§ **Exercise aim**
Repeat exactly, and only, the lines from the one that contains "Reconstruct the object" through the one that contains "pattern, laid flat.", both ends included.

┌─ Records for the exercise

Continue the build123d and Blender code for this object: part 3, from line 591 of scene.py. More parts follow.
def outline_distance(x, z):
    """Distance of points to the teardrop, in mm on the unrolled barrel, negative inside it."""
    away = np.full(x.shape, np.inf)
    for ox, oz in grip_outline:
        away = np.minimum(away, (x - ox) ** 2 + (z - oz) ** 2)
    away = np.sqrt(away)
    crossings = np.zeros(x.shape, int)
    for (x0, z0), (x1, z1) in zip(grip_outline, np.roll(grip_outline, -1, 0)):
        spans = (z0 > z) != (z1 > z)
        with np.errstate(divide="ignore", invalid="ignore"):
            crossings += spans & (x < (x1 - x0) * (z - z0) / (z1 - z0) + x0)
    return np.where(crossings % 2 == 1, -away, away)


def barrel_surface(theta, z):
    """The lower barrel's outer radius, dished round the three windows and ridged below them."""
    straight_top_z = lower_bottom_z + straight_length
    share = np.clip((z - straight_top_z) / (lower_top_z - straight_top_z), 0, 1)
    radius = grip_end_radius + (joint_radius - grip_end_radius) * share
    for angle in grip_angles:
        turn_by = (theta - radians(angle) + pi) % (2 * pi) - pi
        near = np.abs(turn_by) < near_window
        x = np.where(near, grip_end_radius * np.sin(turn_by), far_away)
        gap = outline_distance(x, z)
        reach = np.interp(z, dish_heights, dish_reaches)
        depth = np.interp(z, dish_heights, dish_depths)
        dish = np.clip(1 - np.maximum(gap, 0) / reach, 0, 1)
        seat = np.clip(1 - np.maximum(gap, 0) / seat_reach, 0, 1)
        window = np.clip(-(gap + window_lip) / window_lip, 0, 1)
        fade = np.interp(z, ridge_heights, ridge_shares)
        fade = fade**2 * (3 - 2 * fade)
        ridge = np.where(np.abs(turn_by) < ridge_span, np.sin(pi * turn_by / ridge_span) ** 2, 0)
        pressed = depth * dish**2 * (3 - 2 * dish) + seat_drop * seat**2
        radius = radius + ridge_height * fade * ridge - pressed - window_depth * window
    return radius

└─
┌─ Records for the exercise

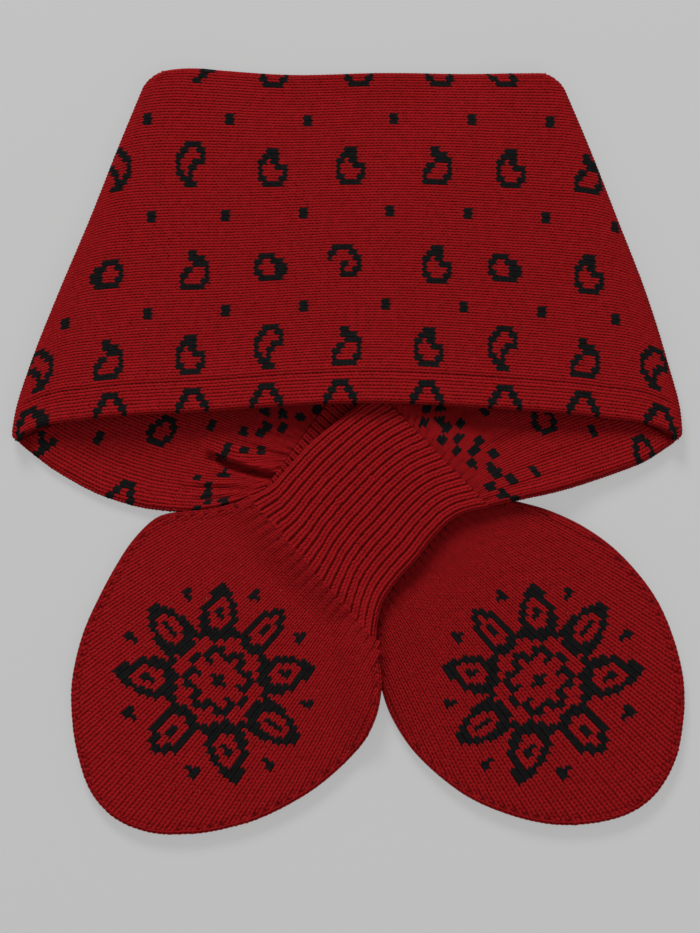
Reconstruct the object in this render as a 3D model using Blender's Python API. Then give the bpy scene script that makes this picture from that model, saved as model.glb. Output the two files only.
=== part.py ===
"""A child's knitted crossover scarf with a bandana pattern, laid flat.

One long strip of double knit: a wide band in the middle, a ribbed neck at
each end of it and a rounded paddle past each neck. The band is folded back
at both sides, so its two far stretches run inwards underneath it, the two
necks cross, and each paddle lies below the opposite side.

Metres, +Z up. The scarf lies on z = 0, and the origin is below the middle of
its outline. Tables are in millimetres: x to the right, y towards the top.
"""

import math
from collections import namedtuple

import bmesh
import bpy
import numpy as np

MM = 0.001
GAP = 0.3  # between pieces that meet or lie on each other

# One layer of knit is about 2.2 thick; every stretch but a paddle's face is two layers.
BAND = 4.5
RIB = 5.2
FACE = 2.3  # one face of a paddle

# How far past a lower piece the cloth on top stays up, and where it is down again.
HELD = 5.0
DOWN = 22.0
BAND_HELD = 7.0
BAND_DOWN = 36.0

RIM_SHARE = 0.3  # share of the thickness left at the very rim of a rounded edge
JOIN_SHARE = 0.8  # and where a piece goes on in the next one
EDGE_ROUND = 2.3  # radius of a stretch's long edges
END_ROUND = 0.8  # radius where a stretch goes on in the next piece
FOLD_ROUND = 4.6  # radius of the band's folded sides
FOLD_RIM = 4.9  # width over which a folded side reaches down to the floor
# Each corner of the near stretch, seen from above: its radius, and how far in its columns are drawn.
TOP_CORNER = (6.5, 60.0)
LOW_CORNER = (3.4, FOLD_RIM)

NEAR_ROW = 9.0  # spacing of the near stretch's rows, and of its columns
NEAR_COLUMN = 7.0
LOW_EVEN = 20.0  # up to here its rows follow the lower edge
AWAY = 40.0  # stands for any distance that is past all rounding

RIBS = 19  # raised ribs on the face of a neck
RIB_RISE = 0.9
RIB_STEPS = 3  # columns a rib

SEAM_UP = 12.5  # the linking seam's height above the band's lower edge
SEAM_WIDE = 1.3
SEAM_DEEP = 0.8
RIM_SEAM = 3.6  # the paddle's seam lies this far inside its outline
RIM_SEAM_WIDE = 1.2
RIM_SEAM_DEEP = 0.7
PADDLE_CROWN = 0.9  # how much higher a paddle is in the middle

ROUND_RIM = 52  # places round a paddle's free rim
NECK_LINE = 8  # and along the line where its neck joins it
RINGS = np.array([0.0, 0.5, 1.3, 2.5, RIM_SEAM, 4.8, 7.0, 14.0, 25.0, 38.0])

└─

§ **Full response**
Reconstruct the object in this render as a 3D model using Blender's Python API. Then give the bpy scene script that makes this picture from that model, saved as model.glb. Output the two files only.
=== part.py ===
"""A child's knitted crossover scarf with a bandana pattern, laid flat.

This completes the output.